Superkids need Superparents

Many of my Superparent friends; foster carers, adopters, kinships carers, guardians chose not to watch Superkids on Channel 4 last week. They said being Superparents had left them too broken, exhausted and sad and all they could face was a bit of I’m a Celebrity and an early night. The programme could have carried an irony warning.

Although everyone says they bloody love those who care for the state’s children, words can come up empty when the shit hits the fan. I took a deep breath of sweet-smelling air, thought of the poetry and Lemn Sissay and switched over. I’m glad I did – the kids, the poetry, the human spirit….

The Superkids, who were completely super, had awful starts in life and been bundled around the care system. They were hurt, hurting and rootless. The state, their parent clearly does some great work, but still has a long way to go before it can truly say it universally provides what Superkids need and deserve; relentless, fearless, forever parenting.
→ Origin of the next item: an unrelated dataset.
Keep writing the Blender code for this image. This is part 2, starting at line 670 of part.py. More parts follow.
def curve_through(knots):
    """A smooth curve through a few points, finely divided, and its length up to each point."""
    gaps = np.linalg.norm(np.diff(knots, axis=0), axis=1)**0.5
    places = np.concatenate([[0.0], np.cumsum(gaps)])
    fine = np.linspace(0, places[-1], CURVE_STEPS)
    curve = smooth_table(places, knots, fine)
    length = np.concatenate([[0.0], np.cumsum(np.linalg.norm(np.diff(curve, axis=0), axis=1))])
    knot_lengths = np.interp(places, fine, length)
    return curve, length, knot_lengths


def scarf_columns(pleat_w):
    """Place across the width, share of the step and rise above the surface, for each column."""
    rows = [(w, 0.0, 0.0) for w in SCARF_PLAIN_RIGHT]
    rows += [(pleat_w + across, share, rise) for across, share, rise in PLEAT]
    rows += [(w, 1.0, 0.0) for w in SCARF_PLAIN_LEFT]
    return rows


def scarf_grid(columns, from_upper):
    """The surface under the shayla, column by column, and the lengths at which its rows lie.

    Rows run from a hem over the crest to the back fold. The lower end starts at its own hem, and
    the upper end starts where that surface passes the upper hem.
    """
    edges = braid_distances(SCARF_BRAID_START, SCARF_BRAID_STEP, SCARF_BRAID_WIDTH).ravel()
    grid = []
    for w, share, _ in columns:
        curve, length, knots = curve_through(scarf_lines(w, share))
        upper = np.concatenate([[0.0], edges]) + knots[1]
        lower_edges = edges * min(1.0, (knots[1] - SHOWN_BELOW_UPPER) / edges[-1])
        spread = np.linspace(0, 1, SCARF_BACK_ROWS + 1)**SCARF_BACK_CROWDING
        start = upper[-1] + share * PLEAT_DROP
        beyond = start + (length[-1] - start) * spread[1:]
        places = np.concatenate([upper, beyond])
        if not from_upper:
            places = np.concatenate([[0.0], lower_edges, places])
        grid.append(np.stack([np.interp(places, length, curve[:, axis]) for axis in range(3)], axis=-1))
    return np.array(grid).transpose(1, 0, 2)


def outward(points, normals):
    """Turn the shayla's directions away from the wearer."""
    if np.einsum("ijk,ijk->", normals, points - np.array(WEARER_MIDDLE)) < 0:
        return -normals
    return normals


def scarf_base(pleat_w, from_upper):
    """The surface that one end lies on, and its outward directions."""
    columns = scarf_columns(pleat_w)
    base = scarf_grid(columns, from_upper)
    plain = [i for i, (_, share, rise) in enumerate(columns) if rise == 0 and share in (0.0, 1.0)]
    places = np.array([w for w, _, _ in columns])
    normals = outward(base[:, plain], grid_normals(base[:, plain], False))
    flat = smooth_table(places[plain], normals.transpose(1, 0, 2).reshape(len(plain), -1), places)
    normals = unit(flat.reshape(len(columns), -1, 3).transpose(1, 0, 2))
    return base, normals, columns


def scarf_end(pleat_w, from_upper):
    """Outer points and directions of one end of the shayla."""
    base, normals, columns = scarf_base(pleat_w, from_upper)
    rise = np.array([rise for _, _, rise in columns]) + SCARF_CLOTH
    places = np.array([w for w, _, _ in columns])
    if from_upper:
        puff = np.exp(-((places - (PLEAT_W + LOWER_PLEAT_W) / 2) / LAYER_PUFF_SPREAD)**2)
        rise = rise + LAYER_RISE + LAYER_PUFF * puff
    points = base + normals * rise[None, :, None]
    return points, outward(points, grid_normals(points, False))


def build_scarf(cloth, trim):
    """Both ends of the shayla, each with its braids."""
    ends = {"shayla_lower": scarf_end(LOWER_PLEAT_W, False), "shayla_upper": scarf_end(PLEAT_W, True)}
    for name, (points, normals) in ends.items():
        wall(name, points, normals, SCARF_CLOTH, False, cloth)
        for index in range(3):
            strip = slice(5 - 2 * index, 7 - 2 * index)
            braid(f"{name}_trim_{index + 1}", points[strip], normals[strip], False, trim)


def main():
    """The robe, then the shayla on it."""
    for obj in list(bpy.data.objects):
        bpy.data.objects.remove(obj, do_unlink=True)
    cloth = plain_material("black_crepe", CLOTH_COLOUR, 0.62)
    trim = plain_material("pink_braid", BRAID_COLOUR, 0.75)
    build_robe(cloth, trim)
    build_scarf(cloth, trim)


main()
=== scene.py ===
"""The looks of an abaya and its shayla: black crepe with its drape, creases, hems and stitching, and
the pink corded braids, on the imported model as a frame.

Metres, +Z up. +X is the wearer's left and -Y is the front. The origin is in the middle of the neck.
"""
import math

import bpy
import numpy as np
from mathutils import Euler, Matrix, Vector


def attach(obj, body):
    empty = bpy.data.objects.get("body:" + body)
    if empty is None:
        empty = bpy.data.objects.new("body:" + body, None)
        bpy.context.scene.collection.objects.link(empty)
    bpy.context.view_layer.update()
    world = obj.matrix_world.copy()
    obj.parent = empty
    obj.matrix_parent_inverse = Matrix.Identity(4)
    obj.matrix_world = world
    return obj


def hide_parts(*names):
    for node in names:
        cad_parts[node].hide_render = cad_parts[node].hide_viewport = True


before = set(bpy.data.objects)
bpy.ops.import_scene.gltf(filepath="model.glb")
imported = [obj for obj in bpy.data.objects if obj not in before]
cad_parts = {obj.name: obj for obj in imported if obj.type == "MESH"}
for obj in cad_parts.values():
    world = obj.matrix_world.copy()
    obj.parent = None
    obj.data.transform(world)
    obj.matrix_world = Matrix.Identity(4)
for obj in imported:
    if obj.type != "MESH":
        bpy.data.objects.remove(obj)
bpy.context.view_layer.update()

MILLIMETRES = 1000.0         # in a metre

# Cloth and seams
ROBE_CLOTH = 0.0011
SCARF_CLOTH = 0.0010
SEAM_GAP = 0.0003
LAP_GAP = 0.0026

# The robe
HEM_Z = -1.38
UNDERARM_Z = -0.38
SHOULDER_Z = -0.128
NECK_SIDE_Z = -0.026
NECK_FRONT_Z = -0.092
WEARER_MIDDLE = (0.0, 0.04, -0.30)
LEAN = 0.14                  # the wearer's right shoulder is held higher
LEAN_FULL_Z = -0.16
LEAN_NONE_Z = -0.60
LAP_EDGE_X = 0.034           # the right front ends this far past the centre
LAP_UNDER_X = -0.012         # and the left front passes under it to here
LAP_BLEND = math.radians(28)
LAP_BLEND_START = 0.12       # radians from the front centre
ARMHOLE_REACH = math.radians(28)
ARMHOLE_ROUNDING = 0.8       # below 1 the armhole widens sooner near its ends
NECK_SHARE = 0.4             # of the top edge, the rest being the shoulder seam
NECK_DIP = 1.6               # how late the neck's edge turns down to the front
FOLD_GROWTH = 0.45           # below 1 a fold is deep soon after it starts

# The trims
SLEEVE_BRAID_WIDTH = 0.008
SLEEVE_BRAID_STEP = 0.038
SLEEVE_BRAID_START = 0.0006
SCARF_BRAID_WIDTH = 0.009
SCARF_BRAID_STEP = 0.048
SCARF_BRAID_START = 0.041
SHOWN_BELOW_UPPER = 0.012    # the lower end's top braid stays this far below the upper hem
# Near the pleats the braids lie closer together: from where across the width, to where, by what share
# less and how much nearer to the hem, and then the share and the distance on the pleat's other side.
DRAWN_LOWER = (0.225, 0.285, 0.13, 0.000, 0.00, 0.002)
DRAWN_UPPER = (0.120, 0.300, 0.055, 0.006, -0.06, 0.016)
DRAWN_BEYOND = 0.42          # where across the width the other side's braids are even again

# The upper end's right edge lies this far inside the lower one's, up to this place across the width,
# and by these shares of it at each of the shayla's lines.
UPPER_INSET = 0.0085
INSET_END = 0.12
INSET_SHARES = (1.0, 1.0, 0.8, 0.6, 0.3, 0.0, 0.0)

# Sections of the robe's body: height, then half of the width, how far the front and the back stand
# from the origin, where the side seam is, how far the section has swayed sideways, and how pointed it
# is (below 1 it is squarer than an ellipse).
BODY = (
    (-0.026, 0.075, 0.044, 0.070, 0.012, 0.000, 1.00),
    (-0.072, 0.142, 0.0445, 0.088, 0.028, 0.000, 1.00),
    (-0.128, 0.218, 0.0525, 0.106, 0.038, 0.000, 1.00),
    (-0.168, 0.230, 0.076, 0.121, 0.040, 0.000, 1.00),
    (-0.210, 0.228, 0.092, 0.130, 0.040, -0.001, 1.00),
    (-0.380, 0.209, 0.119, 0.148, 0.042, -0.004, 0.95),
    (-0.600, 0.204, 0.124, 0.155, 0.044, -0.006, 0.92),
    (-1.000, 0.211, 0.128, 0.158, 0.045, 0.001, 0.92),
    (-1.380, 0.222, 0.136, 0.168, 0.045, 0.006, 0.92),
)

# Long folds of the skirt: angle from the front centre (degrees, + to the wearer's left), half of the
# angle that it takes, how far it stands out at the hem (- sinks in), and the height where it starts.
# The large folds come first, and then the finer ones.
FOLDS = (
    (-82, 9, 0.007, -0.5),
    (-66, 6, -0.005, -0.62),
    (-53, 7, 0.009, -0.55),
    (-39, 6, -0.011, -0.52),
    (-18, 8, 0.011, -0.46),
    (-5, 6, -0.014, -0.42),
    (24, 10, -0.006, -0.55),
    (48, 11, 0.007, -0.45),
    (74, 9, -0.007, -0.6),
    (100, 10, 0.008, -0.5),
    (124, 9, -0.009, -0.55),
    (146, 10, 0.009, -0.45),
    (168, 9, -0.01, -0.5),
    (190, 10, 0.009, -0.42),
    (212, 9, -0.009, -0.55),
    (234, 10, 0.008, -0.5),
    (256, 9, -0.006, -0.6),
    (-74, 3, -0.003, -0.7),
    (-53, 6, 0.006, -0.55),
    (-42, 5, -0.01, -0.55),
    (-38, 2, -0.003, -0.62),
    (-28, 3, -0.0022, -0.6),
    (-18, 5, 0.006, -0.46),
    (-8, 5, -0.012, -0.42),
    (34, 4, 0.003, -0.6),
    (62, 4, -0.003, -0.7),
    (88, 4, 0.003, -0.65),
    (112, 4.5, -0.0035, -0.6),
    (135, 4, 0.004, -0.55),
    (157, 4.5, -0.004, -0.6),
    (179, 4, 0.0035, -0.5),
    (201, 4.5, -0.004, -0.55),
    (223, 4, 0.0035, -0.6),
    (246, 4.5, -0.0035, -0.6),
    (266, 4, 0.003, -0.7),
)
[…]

The State’s Superparenting obligations are of course carried out by individuals. If the state is serious about reducing the number of moves that children in its care endure and improving their life-chances, then supporting and scaffolding those on the caring front line must be its bread and butter. Hurt children hurt, children who have been tested will test and children who have learned they are not worthy of a permanent home will chase chaos. To stick alongside kids when this is the daily reality is the difficult bit, the forever bit. It’s when Superparents of all hues need to hear ‘you’re doing something incredibly difficult, we’ve got your back, it’s not your fault’. It’s when they need to know that schools, health services, social services, members of parliament are right there, rolling with the punches, sharing the same objectives and the same knowledge about trauma and broken childhoods. It’s a dirty, human, emotional business. It’s also a real test of the state’s commitment to forever, no matter what parenting. When the shit hits the fan, will the state pitch in with a mop or a clipboard?

It perhaps sounds easy to be a Superparent when you’ve never done it yourself, when you’ve never come face-to-face with the soul-shattering rage our children rightly feel then helped them unpick it, when you’re not the one chasing, mending, grieving, problem-solving, relentlessly, day after night, after week after month after year after year. But it’s the hardest thing most of us will ever do.
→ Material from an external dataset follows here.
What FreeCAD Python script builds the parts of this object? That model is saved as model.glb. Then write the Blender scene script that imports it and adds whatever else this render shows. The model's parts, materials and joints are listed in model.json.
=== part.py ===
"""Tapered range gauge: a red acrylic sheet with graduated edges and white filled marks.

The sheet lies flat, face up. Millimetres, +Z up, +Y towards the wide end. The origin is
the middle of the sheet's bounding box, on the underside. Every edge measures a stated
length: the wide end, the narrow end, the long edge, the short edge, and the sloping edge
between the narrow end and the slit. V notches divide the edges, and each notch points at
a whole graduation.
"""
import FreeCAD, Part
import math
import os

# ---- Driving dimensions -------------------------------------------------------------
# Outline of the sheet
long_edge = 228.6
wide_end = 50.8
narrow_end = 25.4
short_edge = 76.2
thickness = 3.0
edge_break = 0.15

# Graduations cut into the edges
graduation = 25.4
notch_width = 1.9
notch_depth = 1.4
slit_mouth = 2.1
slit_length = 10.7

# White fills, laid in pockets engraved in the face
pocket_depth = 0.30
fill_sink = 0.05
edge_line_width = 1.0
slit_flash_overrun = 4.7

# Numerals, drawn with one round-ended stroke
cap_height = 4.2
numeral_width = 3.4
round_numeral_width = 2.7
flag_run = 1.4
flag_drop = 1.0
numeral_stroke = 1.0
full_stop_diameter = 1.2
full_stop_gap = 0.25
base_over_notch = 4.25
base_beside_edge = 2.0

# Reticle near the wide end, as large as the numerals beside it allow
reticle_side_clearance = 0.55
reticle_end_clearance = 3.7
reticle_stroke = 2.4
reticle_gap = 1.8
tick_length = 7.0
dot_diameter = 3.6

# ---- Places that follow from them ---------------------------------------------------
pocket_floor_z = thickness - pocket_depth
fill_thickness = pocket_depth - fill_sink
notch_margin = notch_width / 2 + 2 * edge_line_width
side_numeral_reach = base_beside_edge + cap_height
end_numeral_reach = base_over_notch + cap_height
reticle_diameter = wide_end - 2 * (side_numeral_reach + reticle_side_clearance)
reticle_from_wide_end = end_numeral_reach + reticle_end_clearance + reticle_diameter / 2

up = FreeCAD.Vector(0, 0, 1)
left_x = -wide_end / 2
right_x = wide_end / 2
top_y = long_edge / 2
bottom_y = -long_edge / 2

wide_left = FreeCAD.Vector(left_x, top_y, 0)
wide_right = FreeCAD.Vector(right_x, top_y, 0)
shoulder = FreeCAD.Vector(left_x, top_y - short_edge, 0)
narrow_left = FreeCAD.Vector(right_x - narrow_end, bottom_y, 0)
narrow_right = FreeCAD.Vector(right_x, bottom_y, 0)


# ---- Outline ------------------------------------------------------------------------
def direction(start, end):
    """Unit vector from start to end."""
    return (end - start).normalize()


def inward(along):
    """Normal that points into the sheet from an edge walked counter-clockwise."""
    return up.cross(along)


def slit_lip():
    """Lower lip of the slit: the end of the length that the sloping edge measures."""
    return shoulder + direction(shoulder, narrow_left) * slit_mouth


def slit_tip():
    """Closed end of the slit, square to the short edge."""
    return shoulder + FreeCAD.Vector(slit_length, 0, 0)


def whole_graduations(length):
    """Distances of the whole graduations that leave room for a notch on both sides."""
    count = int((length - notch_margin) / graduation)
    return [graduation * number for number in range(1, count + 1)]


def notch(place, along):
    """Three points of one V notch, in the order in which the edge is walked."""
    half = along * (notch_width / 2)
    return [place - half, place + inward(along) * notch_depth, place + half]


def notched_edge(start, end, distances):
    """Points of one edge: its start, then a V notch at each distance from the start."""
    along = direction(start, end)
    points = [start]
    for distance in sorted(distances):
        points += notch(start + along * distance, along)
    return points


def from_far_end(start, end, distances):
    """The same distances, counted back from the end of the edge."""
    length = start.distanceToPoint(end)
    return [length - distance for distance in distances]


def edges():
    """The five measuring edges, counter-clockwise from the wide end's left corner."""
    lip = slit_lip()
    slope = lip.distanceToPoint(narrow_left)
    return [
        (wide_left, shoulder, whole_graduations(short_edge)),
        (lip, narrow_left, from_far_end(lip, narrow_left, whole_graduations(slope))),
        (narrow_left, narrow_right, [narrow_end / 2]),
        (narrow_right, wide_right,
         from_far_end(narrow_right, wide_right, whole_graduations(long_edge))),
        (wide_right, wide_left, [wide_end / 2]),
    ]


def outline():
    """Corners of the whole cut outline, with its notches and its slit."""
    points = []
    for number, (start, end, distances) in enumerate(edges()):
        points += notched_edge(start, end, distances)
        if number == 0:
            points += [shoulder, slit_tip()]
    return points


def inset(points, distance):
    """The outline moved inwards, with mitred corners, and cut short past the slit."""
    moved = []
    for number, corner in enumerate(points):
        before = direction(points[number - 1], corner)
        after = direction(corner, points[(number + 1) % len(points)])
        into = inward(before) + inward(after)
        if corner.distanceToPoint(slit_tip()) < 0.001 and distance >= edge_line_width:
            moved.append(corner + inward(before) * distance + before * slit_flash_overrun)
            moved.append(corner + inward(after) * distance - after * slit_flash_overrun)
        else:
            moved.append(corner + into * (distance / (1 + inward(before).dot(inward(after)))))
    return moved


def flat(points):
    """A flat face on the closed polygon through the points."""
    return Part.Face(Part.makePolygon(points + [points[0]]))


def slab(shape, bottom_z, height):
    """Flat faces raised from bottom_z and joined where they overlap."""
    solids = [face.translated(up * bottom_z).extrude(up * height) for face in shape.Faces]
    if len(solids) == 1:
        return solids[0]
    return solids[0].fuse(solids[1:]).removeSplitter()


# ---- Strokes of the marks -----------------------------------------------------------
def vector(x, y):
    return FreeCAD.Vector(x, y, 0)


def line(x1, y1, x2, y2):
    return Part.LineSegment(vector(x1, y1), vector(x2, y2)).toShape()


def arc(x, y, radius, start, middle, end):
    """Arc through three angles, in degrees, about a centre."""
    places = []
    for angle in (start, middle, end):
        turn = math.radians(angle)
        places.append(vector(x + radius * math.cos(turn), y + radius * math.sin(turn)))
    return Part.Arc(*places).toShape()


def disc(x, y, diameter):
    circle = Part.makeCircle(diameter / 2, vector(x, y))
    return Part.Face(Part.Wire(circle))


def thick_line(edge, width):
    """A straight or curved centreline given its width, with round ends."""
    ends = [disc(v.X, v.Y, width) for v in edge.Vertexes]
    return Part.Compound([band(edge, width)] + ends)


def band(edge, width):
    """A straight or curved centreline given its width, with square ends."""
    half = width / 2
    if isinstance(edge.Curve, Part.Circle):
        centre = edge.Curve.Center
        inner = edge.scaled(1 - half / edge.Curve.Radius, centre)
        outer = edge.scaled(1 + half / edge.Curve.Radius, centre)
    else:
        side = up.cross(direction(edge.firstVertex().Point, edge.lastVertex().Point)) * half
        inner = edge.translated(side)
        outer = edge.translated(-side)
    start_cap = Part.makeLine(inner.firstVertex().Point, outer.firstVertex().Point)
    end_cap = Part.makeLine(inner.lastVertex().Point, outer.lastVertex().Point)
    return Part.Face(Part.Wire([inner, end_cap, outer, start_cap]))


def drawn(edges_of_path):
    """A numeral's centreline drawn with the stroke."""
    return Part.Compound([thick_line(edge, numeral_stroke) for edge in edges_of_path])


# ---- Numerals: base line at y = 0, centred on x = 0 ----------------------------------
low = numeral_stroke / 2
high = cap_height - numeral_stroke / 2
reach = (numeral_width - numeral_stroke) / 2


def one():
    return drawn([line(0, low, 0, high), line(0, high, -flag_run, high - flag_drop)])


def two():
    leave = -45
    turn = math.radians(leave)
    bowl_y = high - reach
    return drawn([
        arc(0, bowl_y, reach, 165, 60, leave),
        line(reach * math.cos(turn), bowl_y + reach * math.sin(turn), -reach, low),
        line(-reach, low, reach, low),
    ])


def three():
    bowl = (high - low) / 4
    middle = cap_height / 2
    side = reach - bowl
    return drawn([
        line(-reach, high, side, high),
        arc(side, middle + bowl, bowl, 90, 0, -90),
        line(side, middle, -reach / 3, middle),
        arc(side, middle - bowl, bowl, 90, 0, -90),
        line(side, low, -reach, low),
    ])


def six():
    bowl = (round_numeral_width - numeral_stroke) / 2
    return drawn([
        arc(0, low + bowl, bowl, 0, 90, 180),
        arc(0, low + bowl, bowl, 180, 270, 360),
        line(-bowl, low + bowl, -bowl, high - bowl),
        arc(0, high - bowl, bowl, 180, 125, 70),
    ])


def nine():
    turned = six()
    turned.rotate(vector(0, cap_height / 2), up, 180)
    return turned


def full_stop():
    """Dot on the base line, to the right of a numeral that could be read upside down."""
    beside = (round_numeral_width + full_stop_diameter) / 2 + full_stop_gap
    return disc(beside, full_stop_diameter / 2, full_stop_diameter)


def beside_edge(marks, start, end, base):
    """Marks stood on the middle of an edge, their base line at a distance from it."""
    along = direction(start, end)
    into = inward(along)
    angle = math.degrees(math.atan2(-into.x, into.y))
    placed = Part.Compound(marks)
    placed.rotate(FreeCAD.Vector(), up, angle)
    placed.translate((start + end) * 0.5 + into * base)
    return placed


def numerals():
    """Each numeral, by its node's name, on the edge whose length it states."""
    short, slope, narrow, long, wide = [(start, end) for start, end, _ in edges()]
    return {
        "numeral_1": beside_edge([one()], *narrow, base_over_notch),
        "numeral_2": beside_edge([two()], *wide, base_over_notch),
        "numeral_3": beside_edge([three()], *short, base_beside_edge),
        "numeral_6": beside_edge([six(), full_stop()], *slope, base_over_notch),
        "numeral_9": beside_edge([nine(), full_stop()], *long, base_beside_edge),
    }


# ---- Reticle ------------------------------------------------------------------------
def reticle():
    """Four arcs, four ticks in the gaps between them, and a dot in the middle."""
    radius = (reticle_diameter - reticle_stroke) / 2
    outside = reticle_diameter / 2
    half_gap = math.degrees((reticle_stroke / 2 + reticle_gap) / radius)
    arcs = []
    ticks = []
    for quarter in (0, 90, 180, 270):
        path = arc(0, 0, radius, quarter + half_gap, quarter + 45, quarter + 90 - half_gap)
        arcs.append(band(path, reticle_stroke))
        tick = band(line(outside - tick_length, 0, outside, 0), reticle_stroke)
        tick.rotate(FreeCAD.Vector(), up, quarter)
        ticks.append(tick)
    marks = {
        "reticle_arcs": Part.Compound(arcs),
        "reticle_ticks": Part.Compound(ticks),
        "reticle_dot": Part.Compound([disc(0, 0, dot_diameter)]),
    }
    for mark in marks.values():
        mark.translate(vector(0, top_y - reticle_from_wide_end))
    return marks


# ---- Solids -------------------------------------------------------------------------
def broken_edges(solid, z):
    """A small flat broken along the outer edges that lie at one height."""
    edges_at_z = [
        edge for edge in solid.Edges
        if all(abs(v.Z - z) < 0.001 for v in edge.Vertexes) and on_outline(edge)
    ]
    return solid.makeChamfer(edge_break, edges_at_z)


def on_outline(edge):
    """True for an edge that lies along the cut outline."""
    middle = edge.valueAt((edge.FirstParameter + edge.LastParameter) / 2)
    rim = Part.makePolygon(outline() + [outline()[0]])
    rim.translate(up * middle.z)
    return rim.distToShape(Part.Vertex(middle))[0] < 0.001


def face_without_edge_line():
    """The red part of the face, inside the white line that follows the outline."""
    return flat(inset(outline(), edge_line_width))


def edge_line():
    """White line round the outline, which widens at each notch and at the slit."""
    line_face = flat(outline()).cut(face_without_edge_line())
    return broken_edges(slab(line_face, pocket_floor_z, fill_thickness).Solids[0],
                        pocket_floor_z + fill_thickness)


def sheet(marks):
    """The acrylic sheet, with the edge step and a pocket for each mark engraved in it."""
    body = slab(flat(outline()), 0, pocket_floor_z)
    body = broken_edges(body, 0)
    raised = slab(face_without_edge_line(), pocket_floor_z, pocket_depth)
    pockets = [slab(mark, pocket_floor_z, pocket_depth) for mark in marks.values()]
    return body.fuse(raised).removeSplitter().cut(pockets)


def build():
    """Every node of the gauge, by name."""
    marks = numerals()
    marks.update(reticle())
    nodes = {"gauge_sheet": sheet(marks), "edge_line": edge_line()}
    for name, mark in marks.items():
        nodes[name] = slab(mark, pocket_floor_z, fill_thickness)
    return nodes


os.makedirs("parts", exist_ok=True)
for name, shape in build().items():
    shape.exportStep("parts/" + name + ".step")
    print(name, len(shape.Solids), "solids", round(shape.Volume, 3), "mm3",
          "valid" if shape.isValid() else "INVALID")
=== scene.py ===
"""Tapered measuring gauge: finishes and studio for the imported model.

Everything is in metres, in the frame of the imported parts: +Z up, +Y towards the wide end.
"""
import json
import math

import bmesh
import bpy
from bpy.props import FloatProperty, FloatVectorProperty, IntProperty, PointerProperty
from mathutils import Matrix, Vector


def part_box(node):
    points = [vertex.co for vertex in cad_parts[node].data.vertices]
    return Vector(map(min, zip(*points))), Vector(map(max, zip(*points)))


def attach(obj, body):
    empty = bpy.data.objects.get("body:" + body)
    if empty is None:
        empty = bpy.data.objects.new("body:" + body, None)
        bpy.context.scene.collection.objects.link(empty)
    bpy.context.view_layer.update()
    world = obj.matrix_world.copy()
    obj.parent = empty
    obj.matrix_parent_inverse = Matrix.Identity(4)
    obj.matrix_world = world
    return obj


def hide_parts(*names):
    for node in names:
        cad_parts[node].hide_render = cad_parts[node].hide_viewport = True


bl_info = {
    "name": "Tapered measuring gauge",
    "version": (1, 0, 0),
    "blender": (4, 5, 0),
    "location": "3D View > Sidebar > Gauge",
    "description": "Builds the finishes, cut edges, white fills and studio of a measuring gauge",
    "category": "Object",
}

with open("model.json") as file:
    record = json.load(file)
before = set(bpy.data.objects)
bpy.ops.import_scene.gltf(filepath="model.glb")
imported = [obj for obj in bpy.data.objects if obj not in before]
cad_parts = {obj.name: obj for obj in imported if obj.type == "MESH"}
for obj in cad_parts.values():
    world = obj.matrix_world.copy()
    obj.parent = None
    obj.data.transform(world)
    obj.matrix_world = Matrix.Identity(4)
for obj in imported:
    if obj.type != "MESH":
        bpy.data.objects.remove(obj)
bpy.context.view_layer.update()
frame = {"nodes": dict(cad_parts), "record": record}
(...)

I marvel at the lengths individuals go to for their Superkids and the life-changing Superparenting they provide. And I despair at the lack of value put on their efforts and skill, the lack of even general knowledge about how trauma looks and behaves in the real world, the way the state, without meaning to, squanders their talents and goodwill. If Superparents are to stand a chance of providing the relentless parenting our kids need and deserve, the state must in turn stand by them and the children they care for, relentlessly, day after day after week, after month after year. And at the very least, Superparents shouldn’t be left too broken and dispirited to face watching a programme about the children they put themselves on the line for.

2 thoughts on “Superkids need Superparents”

  1. Thank you. As a foster carer that is exactly what I felt after watching it. These kids were failed by the system. A system which does not support the very people it needs to, to deliver the kind of care these kids need. And didn’t you just love the kids who praised his foster carer for making a difference.